Kişiliğinizdeki derme çatma özelliklerinizi bulun. Kişilik dediğimiz olgu, zor zamanlarda ortaya çıkar. Haksızlıklar karşısında sabırsız mısınız? Her ortama uyum sağlama çabanız ne kadar verimli?Güvenilir misiniz? Empati yeteneğinizi ne oranda kullanabiliyorsunuz?Adalet duygunuz yeri geldiğinde kendinizi de eleştirecek güçlü mü?Beden diliniz iletişiminizde yapıcı etkiler bırakabiliyor mu? İkna gücünüzü evvela kendinizden başlayarak doğru kullanabiliyor musunuz? Bunların tümü zor zamanlar dediğimiz anlarda başarı eşikleri olarak çıkar karşımıza… Normalde ne isek nasıl isek bu dönemlerde tavırlarımız daha hassas ayarlar ister.
Çok değil verimli çalışın, küçük şeylere enerji harcamayın. Çalışmalarınızda istikrarlı olun. Dengeyi koruyun. Sabırlı ve telaşsız biri olun. Hatalarınız varsa kabul edin, etmemek zaman kaybıdır. Yüzleşmeler her zaman bir sonraki adımı teminata alır.
Başarıya giden yolda kendi iç tehditlerinizin yanı sıra dış çevrenin söz ve davranışları da olumlu ya da olumsuz roller üstlenir. Gerçek şu ki; bir şeyler için çabaladıkça saldırıya uğrayacağınız muhakkaktır. Aslında bu da doğru yolda olduğunuzun bir kanıtıdır.
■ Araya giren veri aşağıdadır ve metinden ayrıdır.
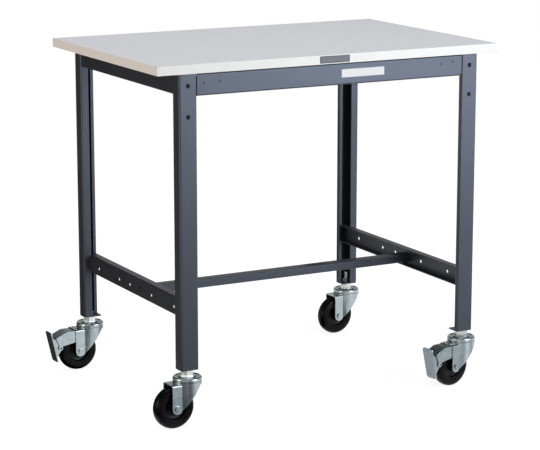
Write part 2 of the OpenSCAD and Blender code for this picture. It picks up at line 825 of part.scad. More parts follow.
board();
long_edging(-1);  // front_edging
long_edging(1);  // rear_edging
end_edging(-1);  // left_edging
end_edging(1);  // right_edging
leg(0);  // leg_front_left
leg(1);  // leg_front_right
leg(2);  // leg_rear_left
leg(3);  // leg_rear_right
foot_plates();
apron(-1);  // front_apron
apron(1);  // rear_apron
top_rail(-1);  // left_top_rail
top_rail(1);  // right_top_rail
low_rail(-1);  // left_low_rail
low_rail(1);  // right_low_rail
stretcher();
corner_brackets();
frame_bolts();
frame_nuts();
stretcher_bolts();
board_screws();
stem_nuts();
castor_stems();
stem_washers();
race_caps();
race_balls();
fork(0);  // fork_front_left
fork(1);  // fork_front_right
fork(2);  // fork_rear_left
fork(3);  // fork_rear_right
axle(0);  // axle_front_left
axle(1);  // axle_front_right
axle(2);  // axle_rear_left
axle(3);  // axle_rear_right
bush(0);  // bush_front_left
bush(1);  // bush_front_right
bush(2);  // bush_rear_left
bush(3);  // bush_rear_right
hub(0);  // hub_front_left
hub(1);  // hub_front_right
hub(2);  // hub_rear_left
hub(3);  // hub_rear_right
tyre(0);  // tyre_front_left
tyre(1);  // tyre_front_right
tyre(2);  // tyre_rear_left
tyre(3);  // tyre_rear_right
brake_bracket(1);  // brake_bracket_front_right
brake_bracket(2);  // brake_bracket_rear_left
bracket_rivets(1);  // bracket_rivets_front_right
bracket_rivets(2);  // bracket_rivets_rear_left
pedal_pin(1);  // pedal_pin_front_right
pedal_pin(2);  // pedal_pin_rear_left
brake_pedal(1);  // brake_pedal_front_right
brake_pedal(2);  // brake_pedal_rear_left
brake_shoe(1);  // brake_shoe_front_right
brake_shoe(2);  // brake_shoe_rear_left
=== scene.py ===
# %% [markdown]
# # A mobile work table
#
# The table is a laminated board on a bolted frame of folded sheet steel, and it stands on four swivel
# castors. The construction is fixed already: it is loaded as a frame of solids, in metres, with +X to the
# right, +Y to the back and +Z up. This script adds what a solid can't show: paint, plating, rubber, turned
# profiles and small marks.

# %% Load the construction
import json
import math

import bpy
import numpy as np
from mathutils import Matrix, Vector


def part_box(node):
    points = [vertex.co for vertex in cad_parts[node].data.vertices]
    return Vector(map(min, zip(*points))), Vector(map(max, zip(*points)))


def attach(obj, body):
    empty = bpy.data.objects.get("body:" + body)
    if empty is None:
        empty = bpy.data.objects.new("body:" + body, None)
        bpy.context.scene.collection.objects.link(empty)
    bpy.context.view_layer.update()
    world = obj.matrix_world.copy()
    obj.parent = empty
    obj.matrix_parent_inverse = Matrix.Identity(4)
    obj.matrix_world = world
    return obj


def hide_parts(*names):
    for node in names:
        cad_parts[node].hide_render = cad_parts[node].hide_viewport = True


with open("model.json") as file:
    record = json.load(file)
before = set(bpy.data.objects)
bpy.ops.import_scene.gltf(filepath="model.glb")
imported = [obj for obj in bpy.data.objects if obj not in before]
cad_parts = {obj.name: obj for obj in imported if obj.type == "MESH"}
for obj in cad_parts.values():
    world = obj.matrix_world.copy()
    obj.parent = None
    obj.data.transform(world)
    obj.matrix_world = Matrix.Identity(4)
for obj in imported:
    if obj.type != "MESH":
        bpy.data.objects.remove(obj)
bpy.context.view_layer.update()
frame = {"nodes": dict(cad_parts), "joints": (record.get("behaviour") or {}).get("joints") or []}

nodes = frame["nodes"]
joints = {j["name"]: j for j in frame["joints"]}
CORNERS = ["front_left", "front_right", "rear_left", "rear_right"]
print("solids loaded:", len(nodes), "joints:", len(joints))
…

İnsanları ne kadar iyi tanırsanız onların güçlü ve zayıf yönlerini o kadar iyi bilirsiniz. Düşünce sistemlerini iyi çözersiniz ki bu da teçhizatlarınızın neler olacağını öğrenmenizi sağlar. Mutlaka destek aldığınız kişiler ve dönemler olsa da bu yalnızca duruşunuzdaki kararlılığı pekiştirebilir. Hepsi bu… Eğer ilerlediğiniz yolda hiçbir engel yoksa hayatınız yeterince gürültülü değilse planlarınızı gözden geçirmeli ya da bakış açınızı değiştirmelisiniz.
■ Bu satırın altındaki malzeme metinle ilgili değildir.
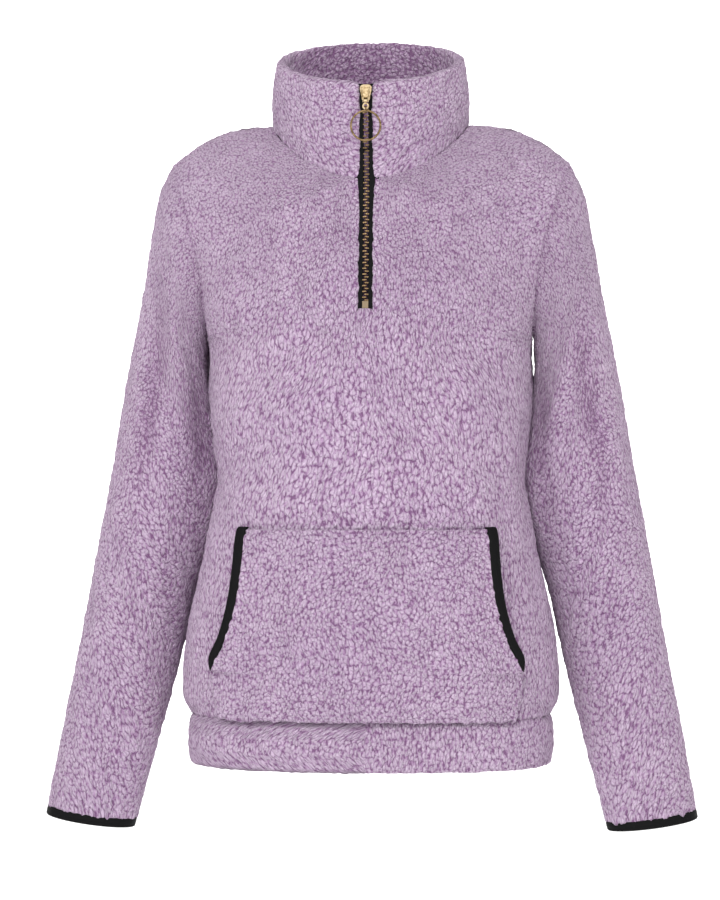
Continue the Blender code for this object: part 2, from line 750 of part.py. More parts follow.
def make_zip(line, out):
    tape_low = line[0, 2] + GAP
    stop_low = tape_low + STOP_FOOT
    stop_high = stop_low + STOP_HEIGHT
    chain_high = SLIDER_HEIGHT + CHAIN_IN_SLIDER
    half = CHAIN_HALF_WIDTH
    tape = cut_line(line, out, tape_low, line[-1, 2])
    right = strip("zip_tape_right", tape, half + 2 * GAP, SLIT_HALF_WIDTH - GAP, TAPE_THICK, BLACK_TRIM)
    copy_across(right, "zip_tape_left")
    chain = cut_line(line, out, stop_high + GAP, chain_high)
    strip("zip_chain", chain, -half, half, CHAIN_THICK, BRASS)
    stop = cut_line(line, out, stop_low, stop_high)
    strip("zip_bottom_stop", stop, -half, half, CHAIN_THICK, BRASS)


def slider_frame(line, out):
    """Turns and moves from the slider's own frame to its place on the zip's path."""
    y = np.interp(SLIDER_HEIGHT, line[:, 2], line[:, 1])
    facing = [np.interp(SLIDER_HEIGHT, line[:, 2], out[:, k]) for k in (1, 2)]
    lean = math.atan2(-facing[1], -facing[0])
    return Matrix.Translation((0.0, y, SLIDER_HEIGHT)) @ Matrix.Rotation(lean, 4, "X")


def add_block(build, block):
    low = np.array([block.left, block.front, block.low])
    high = np.array([block.right, block.back, block.high])
    for vertex in bmesh.ops.create_cube(build, size=1.0)["verts"]:
        vertex.co = low + (high - low) * (np.array(vertex.co) + 0.5)


def cylinder_along(build, axis, centre, radius, length, sides):
    made = bmesh.ops.create_cone(build, cap_ends=True, segments=sides, radius1=radius,
                                 radius2=radius, depth=length)["verts"]
    for vertex in made:
        x, y, z = vertex.co
        turned = {"x": (z, x, y), "y": (x, z, -y)}[axis]
        vertex.co = np.array(turned) + np.array(centre)


def scratch(name, build, place=None):
    """A cutter or a piece to be joined, kept out of the part."""
    if place:
        bmesh.ops.transform(build, matrix=place, verts=build.verts)
    build.normal_update()
    bmesh.ops.recalc_face_normals(build, faces=build.faces)
    mesh = bpy.data.meshes.new(name)
    build.to_mesh(mesh)
    build.free()
    made = bpy.data.objects.new(name, mesh)
    bpy.data.collections["cutters"].objects.link(made)
    made.hide_render = True
    made.display_type = "WIRE"
    return made


def combine(target, other, operation):
    step = target.modifiers.new(other.name, "BOOLEAN")
    step.operation = operation
    step.object = other


def slider_plate(place):
    """The front plate: wide round shoulders where the chain opens, narrow where it comes out."""
    right = [(corner.half_width, corner.height) for corner in SLIDER_OUTLINE]
    outline = right + [(-x, z) for x, z in right[::-1]]
    curve = bpy.data.curves.new("slider_outline", "CURVE")
    curve.dimensions = "2D"
    curve.fill_mode = "BOTH"
    curve.extrude = PLATE_THICK / 2
    spline = curve.splines.new("POLY")
    spline.points.add(len(outline) - 1)
    for corner, (x, z) in zip(spline.points, outline):
        corner.co = (x, z, 0.0, 1.0)
    spline.use_cyclic_u = True
    flat = bpy.data.objects.new("slider_outline", curve)
    bpy.data.collections["cutters"].objects.link(flat)
    seen = flat.evaluated_get(bpy.context.evaluated_depsgraph_get())
    mesh = bpy.data.meshes.new_from_object(seen)
    bpy.data.objects.remove(flat)
    upright = Matrix.Translation((0.0, FACE + PLATE_THICK / 2, 0.0)) @ Matrix.Rotation(math.pi / 2, 4, "X")
    build = bmesh.new()
    build.from_mesh(mesh)
    bmesh.ops.remove_doubles(build, verts=build.verts, dist=0.00001)
    bmesh.ops.transform(build, matrix=place @ upright, verts=build.verts)
    return add_object("zip_slider", finish_mesh("zip_slider", build), BRASS)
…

Başarıya uzanan süreci bir bütün olarak görmek gerekir. Sadece takdire değer bir çaba yahut korkunç bir arzu yeterli olmaz. İçinizde bir ışık varsa ya da istemli olarak siz yakmışsanız, bu ışık eninde sonunda bir yol bulup dışınıza akacaktır. Doğru bir duruşla, yeterli donanım ve yüksek bir bilinçle bu ışığa yön verirseniz bu çaba daha anlamlı olacaktır. Hatırlatırım: Tarih, kendisine söylenilen yapamazsın’ lara kulak tıkayan kişilerin başarılarıyla doludur.
AYIN İNCİSİ:
“Hayatta en büyük eğlence başkasının ‘yapamazsın’ dediğini yapmaktır” (Walter Bagehot).